• **GIVEN INFORMATION**
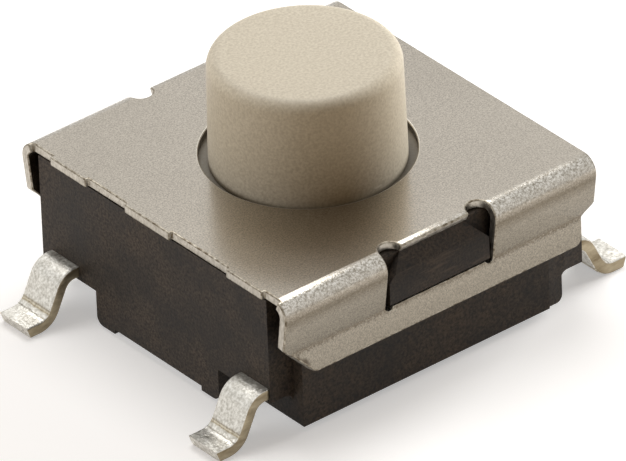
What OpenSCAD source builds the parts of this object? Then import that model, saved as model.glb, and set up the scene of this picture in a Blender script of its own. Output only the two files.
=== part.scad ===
// Tactile push button switch for surface mounting, in millimetres.
// X runs from terminal row to terminal row, Y from skirt to skirt, Z up from the board.
// The origin is on the board, under the axis of the plunger.

/* [Cover] */
// Width of the cover between its two cut edges
cover_x = 6.0; // [5.8:0.1:7]
// Width of the cover over its two folds
cover_y = 6.3; // [6.2:0.1:7]
// Height of the cover's top face above the board
cover_z = 2.6; // [2.5:0.05:3.4]
// Thickness of the cover sheet
sheet = 0.15; // [0.1:0.01:0.2]
// Radius of the folds, outside
fold_r = 0.27; // [0.22:0.01:0.4]
// Gap all round between the plunger and the edge of its hole
stem_gap = 0.15; // [0.05:0.01:0.2]
// Rounding of the hole's upper edge, left by the punch
hole_round = 0.05; // [0.02:0.01:0.08]
// Depth of the skirts below the cover's top face
skirt_h = 1.35; // [1.3:0.01:1.5]
// Depth of the crease above which a skirt leans in and below which it flares
crease_h = 0.96; // [0.9:0.01:1]
// How far a skirt leans in from its fold to its crease
lean = 0.13; // [0.05:0.01:0.2]
// Gap between a skirt and the housing at the crease
skirt_gap = 0.02; // [0:0.01:0.05]
// How far the lower edge of a skirt stands out from its crease
flare = 0.13; // [0.05:0.01:0.2]
// How far the hollow end of the lip is set in from the cut edge
lip_in = 0.3; // [0.2:0.01:0.6]
// Rounding of the lip's lower corner at that end
lip_r = 0.17; // [0.05:0.01:0.3]
// Depth at which the hollow +X end of a skirt starts to narrow towards the lip
shoulder_h = 0.8; // [0.6:0.05:0.85]
// Width of the corner cut off the -X end of a skirt
corner_cut = 0.52; // [0.2:0.01:0.7]
// Height of that cut
corner_rise = 0.55; // [0.2:0.01:0.7]
// Width of the latch windows in the skirts
window_x = 2.07; // [1.6:0.01:2.6]
// Depth of the windows' lower edge below the cover's top face
window_h = 0.95; // [0.85:0.01:1]
// How far the windows reach from the folds into the plate
window_in = 0.18; // [0.15:0.01:0.25]
// Radius of the round reliefs in the windows' upper corners
relief_r = 0.19; // [0.1:0.01:0.25]
// Radius of the small reliefs in the windows' lower corners
pip_r = 0.07; // [0.03:0.01:0.1]
// Depth of the stepped nicks along the -X cut edge
nick = 0.06; // [0.02:0.01:0.12]
// Length of the nick beside a fold
corner_nick = 0.28; // [0.1:0.01:0.4]

/* [Plunger] */
// Diameter of the plunger where it passes the cover
stem_d = 3.0; // [2.6:0.05:3.1]
// Height of the plunger's top above the board
stem_z = 4.3; // [3.4:0.1:9]
// Draft of the plunger's side in degrees
draft = 1; // [0:0.5:2]
// Rounding of the plunger's top edge
stem_round = 0.24; // [0.05:0.01:0.4]
// Gap all round between the collar under the cover and the wall of the chamber
collar_gap = 0.2; // [0.1:0.01:0.25]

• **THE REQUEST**
Output exactly the leading lines of the data, up to and including the line marked by "of the plunger.".

• **FINAL ANSWER**
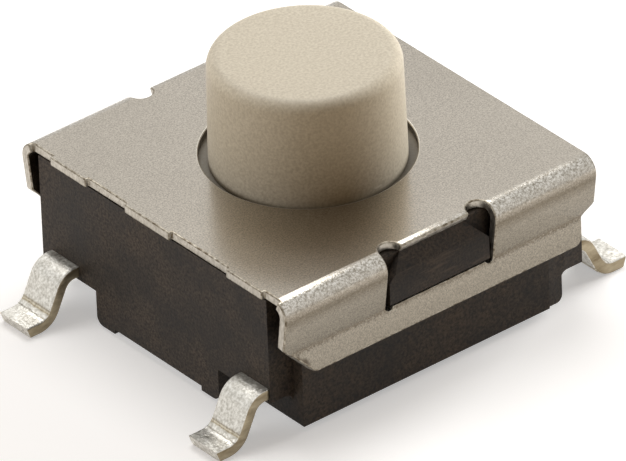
What OpenSCAD source builds the parts of this object? Then import that model, saved as model.glb, and set up the scene of this picture in a Blender script of its own. Output only the two files.
=== part.scad ===
// Tactile push button switch for surface mounting, in millimetres.
// X runs from terminal row to terminal row, Y from skirt to skirt, Z up from the board.
// The origin is on the board, under the axis of the plunger.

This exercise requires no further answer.